**TASK:**
Take the entries below and print only the lines from the one with "maker() for maker" through the one with "cad_parts[node].hide_render = cad_parts[node].hide_viewport", exactly as they stand, both ends included.

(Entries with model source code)
▼
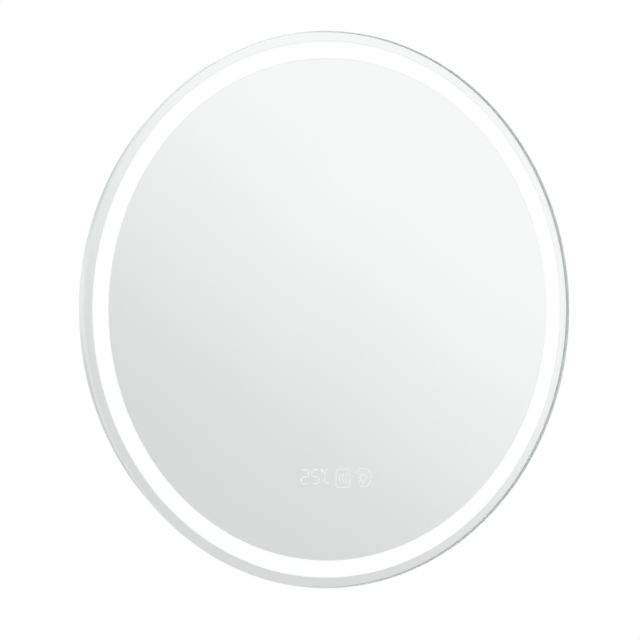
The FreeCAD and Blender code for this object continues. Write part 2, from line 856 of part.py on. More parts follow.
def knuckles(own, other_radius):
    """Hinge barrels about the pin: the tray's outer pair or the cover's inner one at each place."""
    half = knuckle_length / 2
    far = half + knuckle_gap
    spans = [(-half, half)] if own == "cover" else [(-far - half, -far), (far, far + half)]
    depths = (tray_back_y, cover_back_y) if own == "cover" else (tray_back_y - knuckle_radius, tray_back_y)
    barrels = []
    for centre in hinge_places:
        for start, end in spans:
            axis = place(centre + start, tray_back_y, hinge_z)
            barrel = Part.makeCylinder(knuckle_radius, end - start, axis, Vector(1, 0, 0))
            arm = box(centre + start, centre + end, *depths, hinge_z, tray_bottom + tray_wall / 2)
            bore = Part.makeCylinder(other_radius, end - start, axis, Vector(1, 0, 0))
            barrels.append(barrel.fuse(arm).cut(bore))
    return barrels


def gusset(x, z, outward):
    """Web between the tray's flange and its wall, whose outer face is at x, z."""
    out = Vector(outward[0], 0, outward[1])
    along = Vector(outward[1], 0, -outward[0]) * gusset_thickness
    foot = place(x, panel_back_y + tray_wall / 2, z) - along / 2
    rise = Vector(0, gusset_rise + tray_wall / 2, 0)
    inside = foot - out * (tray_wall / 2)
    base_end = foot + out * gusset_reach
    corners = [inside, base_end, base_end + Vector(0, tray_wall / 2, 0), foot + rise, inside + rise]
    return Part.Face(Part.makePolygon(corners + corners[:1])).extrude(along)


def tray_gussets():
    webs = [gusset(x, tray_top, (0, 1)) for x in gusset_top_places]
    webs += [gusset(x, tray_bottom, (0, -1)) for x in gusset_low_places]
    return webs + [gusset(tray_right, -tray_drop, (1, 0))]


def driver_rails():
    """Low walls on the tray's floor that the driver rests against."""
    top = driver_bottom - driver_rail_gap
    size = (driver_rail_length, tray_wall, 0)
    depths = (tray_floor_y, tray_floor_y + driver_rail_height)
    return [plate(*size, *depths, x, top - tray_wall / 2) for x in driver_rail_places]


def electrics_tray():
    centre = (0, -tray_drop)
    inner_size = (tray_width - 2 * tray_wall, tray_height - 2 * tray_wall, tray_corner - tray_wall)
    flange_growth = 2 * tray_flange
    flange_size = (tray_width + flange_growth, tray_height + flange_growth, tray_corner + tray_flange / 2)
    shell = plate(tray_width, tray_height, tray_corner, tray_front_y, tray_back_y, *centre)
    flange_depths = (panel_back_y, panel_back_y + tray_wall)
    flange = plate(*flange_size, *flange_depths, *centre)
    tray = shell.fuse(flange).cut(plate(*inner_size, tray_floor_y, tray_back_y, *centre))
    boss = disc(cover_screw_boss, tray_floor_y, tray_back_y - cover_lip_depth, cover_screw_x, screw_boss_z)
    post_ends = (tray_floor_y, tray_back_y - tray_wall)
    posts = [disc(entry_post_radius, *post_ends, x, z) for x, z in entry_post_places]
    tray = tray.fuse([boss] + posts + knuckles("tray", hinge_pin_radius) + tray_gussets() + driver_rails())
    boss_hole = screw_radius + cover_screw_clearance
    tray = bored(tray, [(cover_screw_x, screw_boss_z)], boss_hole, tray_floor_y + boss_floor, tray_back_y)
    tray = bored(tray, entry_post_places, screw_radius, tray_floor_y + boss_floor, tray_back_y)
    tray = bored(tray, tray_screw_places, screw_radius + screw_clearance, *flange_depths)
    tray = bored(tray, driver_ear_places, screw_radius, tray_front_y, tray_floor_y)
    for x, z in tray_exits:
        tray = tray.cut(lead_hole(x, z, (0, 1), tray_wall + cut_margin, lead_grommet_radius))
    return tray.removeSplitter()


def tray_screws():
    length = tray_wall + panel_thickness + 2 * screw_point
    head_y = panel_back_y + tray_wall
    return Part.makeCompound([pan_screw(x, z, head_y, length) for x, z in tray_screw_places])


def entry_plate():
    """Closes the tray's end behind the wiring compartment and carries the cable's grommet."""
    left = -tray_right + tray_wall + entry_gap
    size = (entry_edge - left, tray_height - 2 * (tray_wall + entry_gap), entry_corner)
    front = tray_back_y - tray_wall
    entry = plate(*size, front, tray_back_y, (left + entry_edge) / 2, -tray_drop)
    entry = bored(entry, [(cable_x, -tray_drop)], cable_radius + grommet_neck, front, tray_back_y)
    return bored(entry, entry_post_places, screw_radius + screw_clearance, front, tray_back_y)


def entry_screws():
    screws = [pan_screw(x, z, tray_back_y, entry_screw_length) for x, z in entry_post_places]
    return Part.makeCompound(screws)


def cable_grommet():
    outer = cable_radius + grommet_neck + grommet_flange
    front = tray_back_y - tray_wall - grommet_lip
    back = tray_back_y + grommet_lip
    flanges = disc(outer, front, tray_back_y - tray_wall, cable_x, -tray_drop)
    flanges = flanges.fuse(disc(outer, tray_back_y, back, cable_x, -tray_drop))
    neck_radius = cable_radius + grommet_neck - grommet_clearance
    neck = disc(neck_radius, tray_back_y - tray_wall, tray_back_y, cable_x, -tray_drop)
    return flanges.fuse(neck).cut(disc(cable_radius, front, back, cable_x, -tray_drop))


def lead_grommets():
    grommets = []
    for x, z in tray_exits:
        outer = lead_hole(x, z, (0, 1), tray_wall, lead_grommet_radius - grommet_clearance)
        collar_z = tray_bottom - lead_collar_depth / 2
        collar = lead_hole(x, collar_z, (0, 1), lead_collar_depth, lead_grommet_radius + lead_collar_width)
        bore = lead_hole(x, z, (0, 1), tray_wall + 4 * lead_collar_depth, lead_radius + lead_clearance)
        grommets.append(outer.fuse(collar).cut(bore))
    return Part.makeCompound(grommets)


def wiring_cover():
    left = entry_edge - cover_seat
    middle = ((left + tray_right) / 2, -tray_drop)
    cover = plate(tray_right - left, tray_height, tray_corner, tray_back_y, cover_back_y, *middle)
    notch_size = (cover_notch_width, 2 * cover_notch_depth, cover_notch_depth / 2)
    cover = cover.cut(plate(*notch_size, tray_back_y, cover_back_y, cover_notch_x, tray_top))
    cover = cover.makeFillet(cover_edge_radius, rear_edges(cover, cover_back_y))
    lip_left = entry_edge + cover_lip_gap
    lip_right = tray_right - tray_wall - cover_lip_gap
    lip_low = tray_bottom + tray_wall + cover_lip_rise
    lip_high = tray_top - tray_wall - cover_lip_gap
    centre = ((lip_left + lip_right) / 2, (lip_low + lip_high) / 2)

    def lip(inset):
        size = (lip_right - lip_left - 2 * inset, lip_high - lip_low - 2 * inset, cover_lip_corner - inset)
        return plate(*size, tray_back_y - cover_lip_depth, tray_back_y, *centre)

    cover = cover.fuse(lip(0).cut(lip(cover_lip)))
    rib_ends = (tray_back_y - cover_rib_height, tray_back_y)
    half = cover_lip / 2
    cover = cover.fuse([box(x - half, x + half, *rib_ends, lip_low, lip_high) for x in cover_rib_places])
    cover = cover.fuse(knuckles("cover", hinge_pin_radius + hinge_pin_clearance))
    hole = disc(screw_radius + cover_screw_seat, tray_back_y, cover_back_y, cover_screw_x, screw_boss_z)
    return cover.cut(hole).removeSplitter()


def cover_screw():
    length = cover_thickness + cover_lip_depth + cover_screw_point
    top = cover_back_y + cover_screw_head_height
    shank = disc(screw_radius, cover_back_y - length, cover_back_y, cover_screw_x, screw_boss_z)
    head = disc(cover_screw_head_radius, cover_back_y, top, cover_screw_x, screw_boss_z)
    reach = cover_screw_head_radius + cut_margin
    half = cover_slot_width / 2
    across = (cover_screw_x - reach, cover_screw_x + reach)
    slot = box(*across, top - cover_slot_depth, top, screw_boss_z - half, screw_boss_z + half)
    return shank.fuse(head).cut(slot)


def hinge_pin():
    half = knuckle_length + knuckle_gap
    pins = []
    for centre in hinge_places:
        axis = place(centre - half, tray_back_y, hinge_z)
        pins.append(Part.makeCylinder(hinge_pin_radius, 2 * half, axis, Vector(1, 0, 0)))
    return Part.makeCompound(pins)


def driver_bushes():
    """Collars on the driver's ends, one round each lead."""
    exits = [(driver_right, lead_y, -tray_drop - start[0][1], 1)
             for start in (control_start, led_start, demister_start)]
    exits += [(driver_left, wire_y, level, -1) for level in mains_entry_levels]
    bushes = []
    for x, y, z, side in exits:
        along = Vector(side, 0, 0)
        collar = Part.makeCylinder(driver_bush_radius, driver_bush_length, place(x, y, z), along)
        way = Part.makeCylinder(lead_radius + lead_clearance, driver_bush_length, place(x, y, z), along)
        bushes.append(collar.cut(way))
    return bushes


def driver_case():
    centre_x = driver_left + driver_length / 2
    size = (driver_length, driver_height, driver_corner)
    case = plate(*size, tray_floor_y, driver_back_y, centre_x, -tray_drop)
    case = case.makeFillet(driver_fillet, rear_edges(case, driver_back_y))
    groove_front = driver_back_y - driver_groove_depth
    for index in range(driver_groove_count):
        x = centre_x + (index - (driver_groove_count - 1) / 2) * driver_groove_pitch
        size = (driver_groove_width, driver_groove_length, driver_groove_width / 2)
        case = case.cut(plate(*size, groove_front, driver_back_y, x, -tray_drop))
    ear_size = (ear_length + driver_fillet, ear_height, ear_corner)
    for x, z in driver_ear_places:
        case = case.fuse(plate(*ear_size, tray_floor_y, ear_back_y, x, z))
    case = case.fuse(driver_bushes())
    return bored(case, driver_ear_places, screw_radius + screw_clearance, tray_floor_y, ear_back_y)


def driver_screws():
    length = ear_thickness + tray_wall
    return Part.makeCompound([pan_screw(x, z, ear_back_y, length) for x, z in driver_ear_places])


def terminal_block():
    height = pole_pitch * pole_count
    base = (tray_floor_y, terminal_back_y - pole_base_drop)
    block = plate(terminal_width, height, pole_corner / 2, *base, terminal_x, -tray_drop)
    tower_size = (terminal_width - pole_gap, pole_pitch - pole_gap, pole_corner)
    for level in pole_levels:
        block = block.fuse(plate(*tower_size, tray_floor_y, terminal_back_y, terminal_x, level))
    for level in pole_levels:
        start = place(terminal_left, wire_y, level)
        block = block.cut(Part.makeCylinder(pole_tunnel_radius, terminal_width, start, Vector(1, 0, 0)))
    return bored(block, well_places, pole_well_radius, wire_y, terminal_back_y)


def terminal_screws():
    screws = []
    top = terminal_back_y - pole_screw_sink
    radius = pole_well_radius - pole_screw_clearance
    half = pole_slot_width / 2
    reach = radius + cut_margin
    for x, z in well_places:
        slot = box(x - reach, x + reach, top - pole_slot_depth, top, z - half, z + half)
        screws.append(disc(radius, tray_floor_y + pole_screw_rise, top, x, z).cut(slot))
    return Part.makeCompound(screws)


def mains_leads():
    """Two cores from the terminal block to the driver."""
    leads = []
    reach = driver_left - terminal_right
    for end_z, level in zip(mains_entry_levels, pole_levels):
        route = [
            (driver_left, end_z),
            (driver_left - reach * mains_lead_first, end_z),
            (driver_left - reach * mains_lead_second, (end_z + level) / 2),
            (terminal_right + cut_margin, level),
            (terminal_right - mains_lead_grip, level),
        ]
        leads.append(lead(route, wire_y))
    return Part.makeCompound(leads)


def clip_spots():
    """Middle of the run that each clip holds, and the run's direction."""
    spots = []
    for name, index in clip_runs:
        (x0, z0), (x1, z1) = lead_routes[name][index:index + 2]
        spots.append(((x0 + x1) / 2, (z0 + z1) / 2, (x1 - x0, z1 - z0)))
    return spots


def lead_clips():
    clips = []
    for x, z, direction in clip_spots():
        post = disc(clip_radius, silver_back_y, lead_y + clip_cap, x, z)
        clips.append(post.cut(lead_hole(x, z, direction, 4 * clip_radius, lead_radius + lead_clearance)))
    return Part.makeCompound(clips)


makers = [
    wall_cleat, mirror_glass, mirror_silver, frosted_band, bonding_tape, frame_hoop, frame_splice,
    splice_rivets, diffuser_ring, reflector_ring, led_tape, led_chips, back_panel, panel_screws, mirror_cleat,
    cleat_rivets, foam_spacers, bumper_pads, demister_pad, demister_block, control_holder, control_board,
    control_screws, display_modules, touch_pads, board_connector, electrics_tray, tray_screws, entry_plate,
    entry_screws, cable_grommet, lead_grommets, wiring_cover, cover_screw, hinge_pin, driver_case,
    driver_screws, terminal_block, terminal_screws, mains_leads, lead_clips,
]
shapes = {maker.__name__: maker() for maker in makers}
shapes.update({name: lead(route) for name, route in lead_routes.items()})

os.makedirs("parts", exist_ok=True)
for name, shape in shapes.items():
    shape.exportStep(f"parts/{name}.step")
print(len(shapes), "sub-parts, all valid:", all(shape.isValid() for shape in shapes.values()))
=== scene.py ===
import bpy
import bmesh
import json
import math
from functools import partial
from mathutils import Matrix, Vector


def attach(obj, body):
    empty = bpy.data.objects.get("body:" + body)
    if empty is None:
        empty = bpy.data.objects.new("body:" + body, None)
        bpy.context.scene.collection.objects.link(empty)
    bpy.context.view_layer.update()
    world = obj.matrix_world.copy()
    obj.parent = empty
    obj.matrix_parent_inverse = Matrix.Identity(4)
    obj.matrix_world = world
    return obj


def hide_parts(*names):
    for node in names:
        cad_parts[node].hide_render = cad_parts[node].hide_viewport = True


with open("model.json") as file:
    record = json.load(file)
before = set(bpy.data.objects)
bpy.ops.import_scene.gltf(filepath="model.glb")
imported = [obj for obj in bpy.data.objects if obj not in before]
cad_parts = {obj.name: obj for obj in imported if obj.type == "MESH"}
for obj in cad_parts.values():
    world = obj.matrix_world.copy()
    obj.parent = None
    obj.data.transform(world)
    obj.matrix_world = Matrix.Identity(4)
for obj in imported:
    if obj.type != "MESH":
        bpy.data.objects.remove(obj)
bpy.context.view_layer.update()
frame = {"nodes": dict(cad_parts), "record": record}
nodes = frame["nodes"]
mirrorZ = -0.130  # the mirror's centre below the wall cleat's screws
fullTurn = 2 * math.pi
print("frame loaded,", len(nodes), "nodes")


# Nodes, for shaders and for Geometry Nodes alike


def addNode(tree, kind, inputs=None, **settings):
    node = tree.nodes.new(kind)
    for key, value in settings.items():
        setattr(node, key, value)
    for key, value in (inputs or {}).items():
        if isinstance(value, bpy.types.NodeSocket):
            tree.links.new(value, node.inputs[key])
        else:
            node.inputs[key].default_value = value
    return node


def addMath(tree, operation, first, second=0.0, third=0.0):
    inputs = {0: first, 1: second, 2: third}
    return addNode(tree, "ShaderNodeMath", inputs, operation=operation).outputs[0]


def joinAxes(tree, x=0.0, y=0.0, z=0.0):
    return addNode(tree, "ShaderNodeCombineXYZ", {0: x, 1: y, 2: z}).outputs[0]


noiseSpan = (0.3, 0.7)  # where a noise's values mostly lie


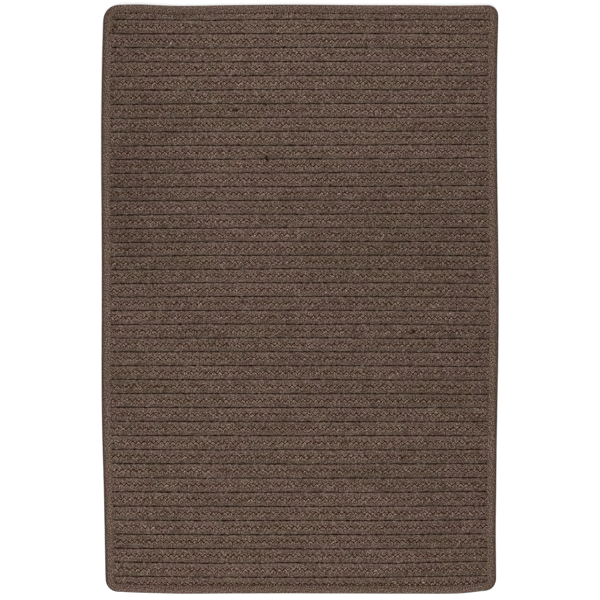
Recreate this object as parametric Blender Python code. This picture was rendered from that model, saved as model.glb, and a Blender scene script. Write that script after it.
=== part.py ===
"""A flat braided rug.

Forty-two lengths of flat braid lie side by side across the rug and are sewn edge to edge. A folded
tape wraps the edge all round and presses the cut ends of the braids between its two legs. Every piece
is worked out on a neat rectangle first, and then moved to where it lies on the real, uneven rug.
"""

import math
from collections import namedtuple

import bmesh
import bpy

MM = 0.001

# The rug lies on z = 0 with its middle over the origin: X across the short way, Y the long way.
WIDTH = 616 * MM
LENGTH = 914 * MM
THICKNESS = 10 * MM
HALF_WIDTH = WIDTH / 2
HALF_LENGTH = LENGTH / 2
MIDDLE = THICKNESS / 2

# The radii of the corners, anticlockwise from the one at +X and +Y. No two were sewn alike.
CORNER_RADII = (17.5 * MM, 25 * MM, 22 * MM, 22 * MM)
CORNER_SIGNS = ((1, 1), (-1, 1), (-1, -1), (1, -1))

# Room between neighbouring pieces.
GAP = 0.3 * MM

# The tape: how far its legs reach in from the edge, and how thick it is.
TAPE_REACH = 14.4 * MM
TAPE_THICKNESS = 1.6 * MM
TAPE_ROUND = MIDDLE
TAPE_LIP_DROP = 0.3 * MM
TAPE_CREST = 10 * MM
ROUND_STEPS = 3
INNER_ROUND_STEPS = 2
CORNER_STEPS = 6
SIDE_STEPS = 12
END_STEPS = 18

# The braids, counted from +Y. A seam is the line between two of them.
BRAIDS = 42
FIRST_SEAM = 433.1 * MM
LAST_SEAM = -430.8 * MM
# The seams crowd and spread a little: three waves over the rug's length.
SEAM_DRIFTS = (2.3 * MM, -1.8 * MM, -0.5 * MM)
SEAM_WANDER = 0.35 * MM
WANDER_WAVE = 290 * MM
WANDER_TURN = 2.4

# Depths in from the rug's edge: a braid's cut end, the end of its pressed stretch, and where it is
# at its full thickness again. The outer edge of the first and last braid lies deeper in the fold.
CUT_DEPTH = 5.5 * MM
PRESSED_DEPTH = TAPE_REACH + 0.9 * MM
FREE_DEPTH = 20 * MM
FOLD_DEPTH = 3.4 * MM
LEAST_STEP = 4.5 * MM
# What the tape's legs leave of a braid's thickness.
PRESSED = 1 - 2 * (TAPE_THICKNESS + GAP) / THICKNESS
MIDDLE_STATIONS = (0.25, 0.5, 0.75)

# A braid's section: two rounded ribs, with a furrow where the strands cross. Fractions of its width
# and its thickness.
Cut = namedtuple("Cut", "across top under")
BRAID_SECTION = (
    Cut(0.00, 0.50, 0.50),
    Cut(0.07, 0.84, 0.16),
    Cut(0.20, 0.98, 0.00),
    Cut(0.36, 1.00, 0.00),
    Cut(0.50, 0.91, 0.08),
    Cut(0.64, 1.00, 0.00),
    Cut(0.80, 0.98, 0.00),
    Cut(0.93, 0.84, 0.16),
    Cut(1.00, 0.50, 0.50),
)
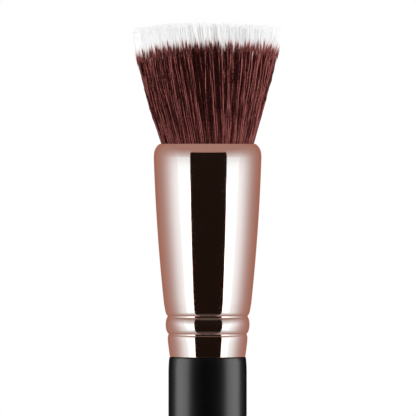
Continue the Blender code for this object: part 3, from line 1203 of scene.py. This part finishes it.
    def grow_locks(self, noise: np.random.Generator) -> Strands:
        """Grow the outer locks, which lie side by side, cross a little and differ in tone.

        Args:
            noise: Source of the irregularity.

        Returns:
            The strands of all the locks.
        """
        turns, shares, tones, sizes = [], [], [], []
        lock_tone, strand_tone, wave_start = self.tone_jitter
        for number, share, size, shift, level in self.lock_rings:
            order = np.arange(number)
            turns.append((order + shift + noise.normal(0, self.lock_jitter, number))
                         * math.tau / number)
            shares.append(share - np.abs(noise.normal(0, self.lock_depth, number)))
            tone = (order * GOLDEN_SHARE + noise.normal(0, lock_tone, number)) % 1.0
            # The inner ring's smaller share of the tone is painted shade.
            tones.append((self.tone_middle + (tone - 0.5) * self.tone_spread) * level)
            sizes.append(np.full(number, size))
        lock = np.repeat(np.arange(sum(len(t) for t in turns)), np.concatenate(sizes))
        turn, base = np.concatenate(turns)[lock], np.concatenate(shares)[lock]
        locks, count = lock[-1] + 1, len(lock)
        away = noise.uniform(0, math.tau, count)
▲
**CORRECT OUTPUT:**
shapes = {maker.__name__: maker() for maker in makers}
shapes.update({name: lead(route) for name, route in lead_routes.items()})

os.makedirs("parts", exist_ok=True)
for name, shape in shapes.items():
    shape.exportStep(f"parts/{name}.step")
print(len(shapes), "sub-parts, all valid:", all(shape.isValid() for shape in shapes.values()))
=== scene.py ===
import bpy
import bmesh
import json
import math
from functools import partial
from mathutils import Matrix, Vector


def attach(obj, body):
    empty = bpy.data.objects.get("body:" + body)
    if empty is None:
        empty = bpy.data.objects.new("body:" + body, None)
        bpy.context.scene.collection.objects.link(empty)
    bpy.context.view_layer.update()
    world = obj.matrix_world.copy()
    obj.parent = empty
    obj.matrix_parent_inverse = Matrix.Identity(4)
    obj.matrix_world = world
    return obj


def hide_parts(*names):
    for node in names:
        cad_parts[node].hide_render = cad_parts[node].hide_viewport = True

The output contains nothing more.